WHAT THE TASK REQUIRES. Write out each line beneath this one exactly as it reads.

RECORDED DATA.
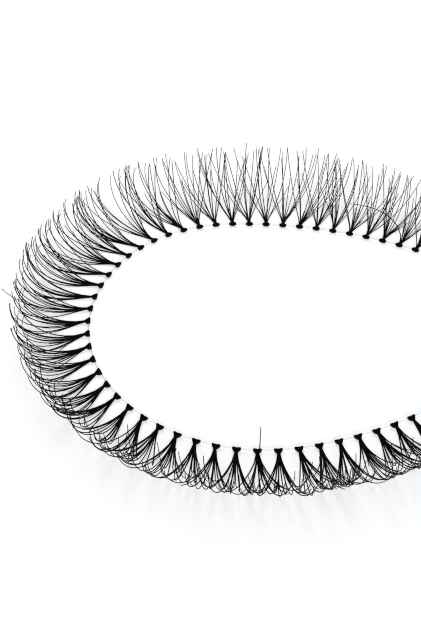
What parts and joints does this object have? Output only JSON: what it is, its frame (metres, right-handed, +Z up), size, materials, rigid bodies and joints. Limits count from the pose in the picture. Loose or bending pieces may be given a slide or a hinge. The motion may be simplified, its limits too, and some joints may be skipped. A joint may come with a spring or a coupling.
{
  "type": "false eyelash strip",
  "caption": "Strip of curled black false lash fans knotted along a fine clear thread, laid in an open loop; cut to length and glued along the lash line.",
  "frame": {"origin": "middle of the underside of the box round the strip, on the surface that the knots rest on", "axes": "+X towards the open end of the loop, +Y towards the far side of the loop, +Z up, the way the hairs curl"},
  "size_m": [0.0544, 0.0516, 0.0056],
  "materials": {
    "black_fibre": "satin",
    "clear_thread": "gloss"
  },
  "bodies": {
    "root": {"band_thread": "clear_thread", "lash_cluster_01": "black_fibre", "lash_cluster_02": "black_fibre", "lash_cluster_03": "black_fibre", "lash_cluster_04": "black_fibre", "lash_cluster_05": "black_fibre", "lash_cluster_06": "black_fibre", "lash_cluster_07": "black_fibre", "lash_cluster_08": "black_fibre", "lash_cluster_09": "black_fibre", "lash_cluster_10": "black_fibre", "lash_cluster_11": "black_fibre", "lash_cluster_12": "black_fibre", "lash_cluster_13": "black_fibre", "lash_cluster_14": "black_fibre", "lash_cluster_15": "black_fibre", "lash_cluster_16": "black_fibre", "lash_cluster_17": "black_fibre", "lash_cluster_18": "black_fibre", "lash_cluster_19": "black_fibre", "lash_cluster_20": "black_fibre", "lash_cluster_21": "black_fibre", "lash_cluster_22": "black_fibre", "lash_cluster_23": "black_fibre", "lash_cluster_24": "black_fibre", "lash_cluster_25": "black_fibre", "lash_cluster_26": "black_fibre", "lash_cluster_27": "black_fibre", "lash_cluster_28": "black_fibre", "lash_cluster_29": "black_fibre", "lash_cluster_30": "black_fibre", "lash_cluster_31": "black_fibre", "lash_cluster_32": "black_fibre", "lash_cluster_33": "black_fibre", "lash_cluster_34": "black_fibre", "lash_cluster_35": "black_fibre", "lash_cluster_36": "black_fibre", "lash_cluster_37": "black_fibre", "lash_cluster_38": "black_fibre", "lash_cluster_39": "black_fibre", "lash_cluster_40": "black_fibre", "lash_cluster_41": "black_fibre", "lash_cluster_42": "black_fibre", "lash_cluster_43": "black_fibre", "lash_cluster_44": "black_fibre", "lash_cluster_45": "black_fibre", "lash_cluster_46": "black_fibre", "lash_cluster_47": "black_fibre", "lash_cluster_48": "black_fibre", "lash_cluster_49": "black_fibre", "lash_cluster_50": "black_fibre", "lash_cluster_51": "black_fibre"}
  },
  "joints": []
}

EXERCISE RESULT.
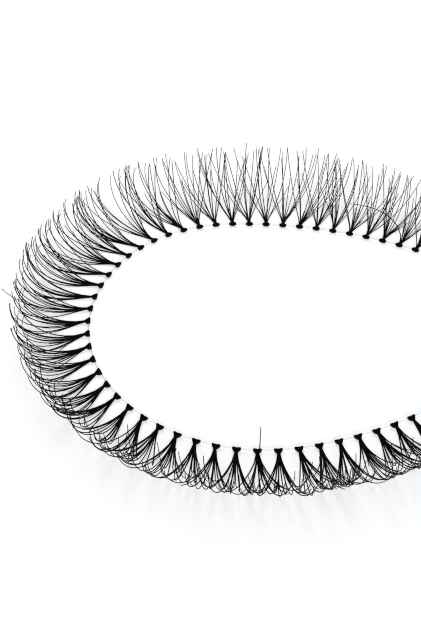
What parts and joints does this object have? Output only JSON: what it is, its frame (metres, right-handed, +Z up), size, materials, rigid bodies and joints. Limits count from the pose in the picture. Loose or bending pieces may be given a slide or a hinge. The motion may be simplified, its limits too, and some joints may be skipped. A joint may come with a spring or a coupling.
{
  "type": "false eyelash strip",
  "caption": "Strip of curled black false lash fans knotted along a fine clear thread, laid in an open loop; cut to length and glued along the lash line.",
  "frame": {"origin": "middle of the underside of the box round the strip, on the surface that the knots rest on", "axes": "+X towards the open end of the loop, +Y towards the far side of the loop, +Z up, the way the hairs curl"},
  "size_m": [0.0544, 0.0516, 0.0056],
  "materials": {
    "black_fibre": "satin",
    "clear_thread": "gloss"
  },
  "bodies": {
    "root": {"band_thread": "clear_thread", "lash_cluster_01": "black_fibre", "lash_cluster_02": "black_fibre", "lash_cluster_03": "black_fibre", "lash_cluster_04": "black_fibre", "lash_cluster_05": "black_fibre", "lash_cluster_06": "black_fibre", "lash_cluster_07": "black_fibre", "lash_cluster_08": "black_fibre", "lash_cluster_09": "black_fibre", "lash_cluster_10": "black_fibre", "lash_cluster_11": "black_fibre", "lash_cluster_12": "black_fibre", "lash_cluster_13": "black_fibre", "lash_cluster_14": "black_fibre", "lash_cluster_15": "black_fibre", "lash_cluster_16": "black_fibre", "lash_cluster_17": "black_fibre", "lash_cluster_18": "black_fibre", "lash_cluster_19": "black_fibre", "lash_cluster_20": "black_fibre", "lash_cluster_21": "black_fibre", "lash_cluster_22": "black_fibre", "lash_cluster_23": "black_fibre", "lash_cluster_24": "black_fibre", "lash_cluster_25": "black_fibre", "lash_cluster_26": "black_fibre", "lash_cluster_27": "black_fibre", "lash_cluster_28": "black_fibre", "lash_cluster_29": "black_fibre", "lash_cluster_30": "black_fibre", "lash_cluster_31": "black_fibre", "lash_cluster_32": "black_fibre", "lash_cluster_33": "black_fibre", "lash_cluster_34": "black_fibre", "lash_cluster_35": "black_fibre", "lash_cluster_36": "black_fibre", "lash_cluster_37": "black_fibre", "lash_cluster_38": "black_fibre", "lash_cluster_39": "black_fibre", "lash_cluster_40": "black_fibre", "lash_cluster_41": "black_fibre", "lash_cluster_42": "black_fibre", "lash_cluster_43": "black_fibre", "lash_cluster_44": "black_fibre", "lash_cluster_45": "black_fibre", "lash_cluster_46": "black_fibre", "lash_cluster_47": "black_fibre", "lash_cluster_48": "black_fibre", "lash_cluster_49": "black_fibre", "lash_cluster_50": "black_fibre", "lash_cluster_51": "black_fibre"}
  },
  "joints": []
}